Morales passed on the recordings to third parties who are not yet identified.

However, the court papers note allegations that the intelligence was passed to Zohar Lahav, described by Assange’s lawyers as a security officer at Las Vegas Sands Corp., a U.S. casino and resort company based in Nevada. The court says it has no contact information for Lahav.

The court refused a request by Assange’s legal team to summon as witnesses Las Vegas Sands CEO Sheldon Adelson and the company’s Senior Vice President and Chief Security Officer Brian Nagel. The court papers gave no explanation for the refusal.

Assange’s legal team says the court has asked U.S. authorities to question Lahav and Rohrabacher on its behalf.

Morales also asked his company’s staff to take Assange’s fingerprints from a glass and is suspected of copying the ID documents of visitors, the summons says.

The court is investigating UC Global’s bank accounts, international travel records, cellphone, email and Internet access records, and its online purchases of recording equipment.

Morales was arrested last year and granted conditional release. 

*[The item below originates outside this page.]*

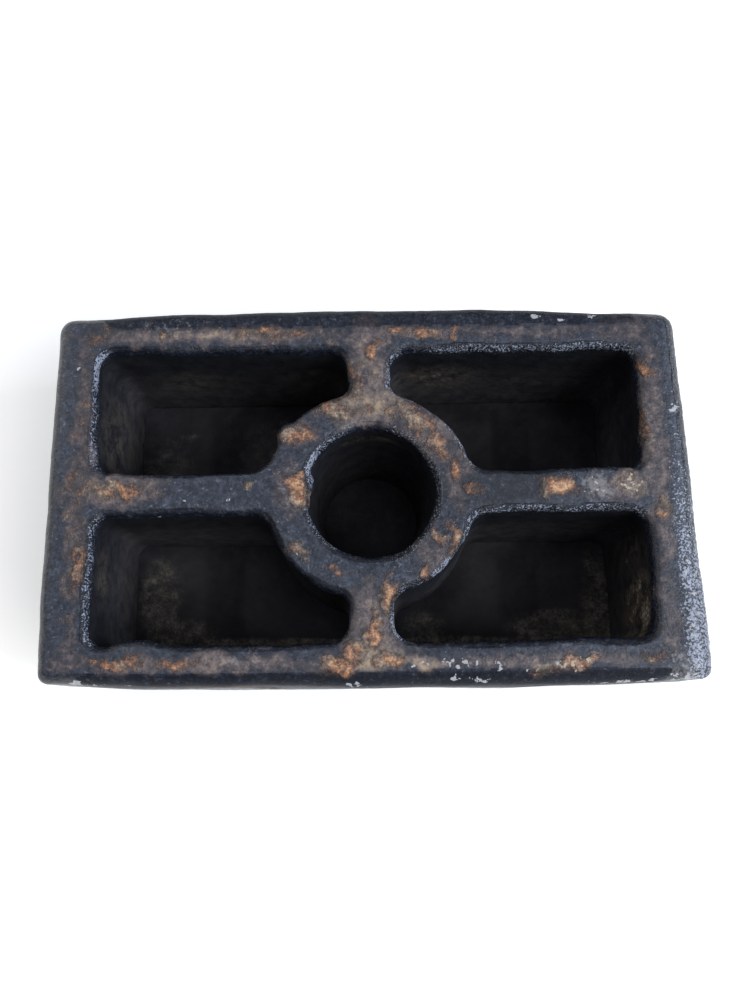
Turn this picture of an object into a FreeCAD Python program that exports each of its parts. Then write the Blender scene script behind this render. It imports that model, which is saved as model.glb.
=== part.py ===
"""Rectangular cast-iron flower frog, for holding cut stems upright in a shallow bowl.

One heavy sand casting, open from top to bottom: a rectangular frame, four webs that meet a round
centre ring, and so four stem pockets around one tapered centre socket. A thin rubber mat is bonded
to the underside. It closes the openings from below, and keeps the iron off the bowl.

Millimetres. +Z is up, +X is along the length. The openings are laid out around the centre socket,
and the finished pieces are then moved so that the origin is under the middle of the whole, on the
face that the frog stands on.
"""
import FreeCAD
import Part
import math
import os

V = FreeCAD.Vector

# Heights.
CASTING_HEIGHT = 26.0
MAT_THICKNESS = 2.0

# Outer plan at the top of the casting, from the centre of the socket. The hand-made pattern was a
# little out of square: the front right corner stands out, and each side is gently bowed.
CORNERS = [(50.85, -28.95), (49.8, 29.4), (-50.15, 29.5), (-50.0, -28.5)]
BOWS = [0.1, 1.25, 0.2, 0.7]     # how far the middle of the side after each corner stands out
CORNER_RADII = [1.6, 2.8, 2.6, 1.6]

# Walls. Every wall leans by its draft, so that the pattern could leave the sand.
POCKET_END = 42.8         # from the socket's centre to the pockets' ends, at the top
POCKET_SIDE = 23.2        # from the socket's centre to the pockets' long outer sides, at the top
WEB = 6.7                 # the four webs between the ring and the frame
OUTER_DRAFT = 0.6         # how much wider the base is than the top, on each side
POCKET_DRAFT = 0.6        # how much narrower a pocket is at the bottom, on each side

# Centre ring and its tapered socket.
RING_RADIUS = 16.4        # outside of the ring, at the top
SOCKET_TOP_RADIUS = 10.3
SOCKET_BOTTOM_RADIUS = 8.2

# Plan radii of a pocket's corners, at the top.
FRAME_CORNER = 2.6        # the two corners against the end wall
NOOK_CORNER = 3.2         # the far corner of the narrow end, between frame and web
RING_TO_CROSS_WEB = 2.4   # where the ring runs into the web that goes to a long side
RING_TO_LONG_WEB = 3.6    # where the ring runs into the web that goes to an end wall

# Rounded edges.
OUTER_TOP_ROUND = 2.7
RIM_ROUND = 1.5
SOCKET_RIM_ROUND = 1.7
OUTER_BOTTOM_ROUND = 0.8

# Rubber mat.
MAT_INSET = 1.4           # how far the mat's edge stays inside the casting's base
MAT_EDGE_ROUND = 0.4

TOP_Z = MAT_THICKNESS + CASTING_HEIGHT
TINY = 1e-4


def away(start, towards, distance):
    """The point at that distance from start, on the line towards another point."""
    gap = math.hypot(towards[0] - start[0], towards[1] - start[1])
    share = distance / gap
    return (start[0] + (towards[0] - start[0]) * share, start[1] + (towards[1] - start[1]) * share)


def arc(start, centre, radius, end, z):
    """The short arc of a circle from start to end."""
    chord = ((start[0] + end[0]) / 2, (start[1] + end[1]) / 2)
    middle = away(centre, chord, radius)
    return Part.Arc(V(*start, z), V(*middle, z), V(*end, z)).toShape()


def line(start, end, z):
    return Part.makeLine(V(*start, z), V(*end, z))


def mirrored(point, sx, sy):
    return (point[0] * sx, point[1] * sy)


def outer_outline(grow, z):
    """The outer plan: four gently bowed sides between sharp corners, moved outwards by grow."""
    corners = [(x + grow * math.copysign(1.0, x), y + grow * math.copysign(1.0, y)) for x, y in CORNERS]
    edges = []
    for number, bow in enumerate(BOWS):
        (x0, y0), (x1, y1) = corners[number], corners[(number + 1) % 4]
        side = math.hypot(x1 - x0, y1 - y0)
        outwards = ((y1 - y0) / side, (x0 - x1) / side)
        middle = ((x0 + x1) / 2 + bow * outwards[0], (y0 + y1) / 2 + bow * outwards[1])
        edges.append(Part.Arc(V(x0, y0, z), V(*middle, z), V(x1, y1, z)).toShape())
    return Part.Wire(edges)


def pocket_outline(shrink, sx, sy, z):
    """One pocket's plan, moved inwards by shrink, in the quadrant that sx and sy name."""
    near_x, near_y = WEB / 2 + shrink, WEB / 2 + shrink
    far_x = POCKET_END - shrink
    far_y = POCKET_SIDE - shrink
    ring = RING_RADIUS + shrink
    nook = NOOK_CORNER - shrink
    frame = FRAME_CORNER - shrink
    cross = RING_TO_CROSS_WEB - shrink
    long = RING_TO_LONG_WEB - shrink
    cross_centre = (near_x + cross, math.sqrt((ring + cross) ** 2 - (near_x + cross) ** 2))
    long_centre = (math.sqrt((ring + long) ** 2 - (near_y + long) ** 2), near_y + long)
    origin = (0.0, 0.0)

    def place(point):
        return mirrored(point, sx, sy)

    corners = [  # start, centre, radius, end of each arc, in order round the pocket
        ((near_x, far_y - nook), (near_x + nook, far_y - nook), nook, (near_x + nook, far_y)),
        ((far_x - frame, far_y), (far_x - frame, far_y - frame), frame, (far_x, far_y - frame)),
        ((far_x, near_y + frame), (far_x - frame, near_y + frame), frame, (far_x - frame, near_y)),
        ((long_centre[0], near_y), long_centre, long, away(origin, long_centre, ring)),
        (away(origin, long_centre, ring), origin, ring, away(origin, cross_centre, ring)),
        (away(origin, cross_centre, ring), cross_centre, cross, (near_x, cross_centre[1])),
    ]
    edges = []
    for number, (start, centre, radius, end) in enumerate(corners):
        edges.append(arc(place(start), place(centre), radius, place(end), z))
        following = corners[(number + 1) % len(corners)][0]
        if math.hypot(following[0] - end[0], following[1] - end[1]) > TINY:
            edges.append(line(place(end), place(following), z))
    return Part.Wire(edges)


def edges_at(solid, z, wanted):
    """The edges that lie wholly at height z and whose middle passes the wanted test."""
    found = []
    for edge in solid.Edges:
        low, high = edge.BoundBox.ZMin, edge.BoundBox.ZMax
        middle = edge.valueAt((edge.FirstParameter + edge.LastParameter) / 2)
        if abs(low - z) < TINY and abs(high - z) < TINY and wanted(middle):
            found.append(edge)
    return found


def on_outside(point):
    return abs(point.x) > POCKET_END + 3.0 or abs(point.y) > POCKET_SIDE + 3.0


def on_socket(point):
    return math.hypot(point.x, point.y) < (SOCKET_TOP_RADIUS + RING_RADIUS) / 2


def on_pocket(point):
    return not on_outside(point) and not on_socket(point)


def nearest_corner(edge):
    """The number of the outer corner that the edge is at."""
    middle = edge.BoundBox.Center
    return min(range(4), key=lambda n: math.hypot(middle.x - CORNERS[n][0], middle.y - CORNERS[n][1]))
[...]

Assange, who is currently serving time at a high-security prison in Britain, testified by videoconference before the National Court in December, and next week, the court has called another seven witnesses, including Garzon.

The lawsuit is key to Assange’s efforts to fight an extradition request by the US Justice Department which put him on trial for leaking hundreds of thousands of secret US military and diplomatic documents in 2010.

He risks 175 years in prison if convicted.

His extradition hearing will take place in London on September 7.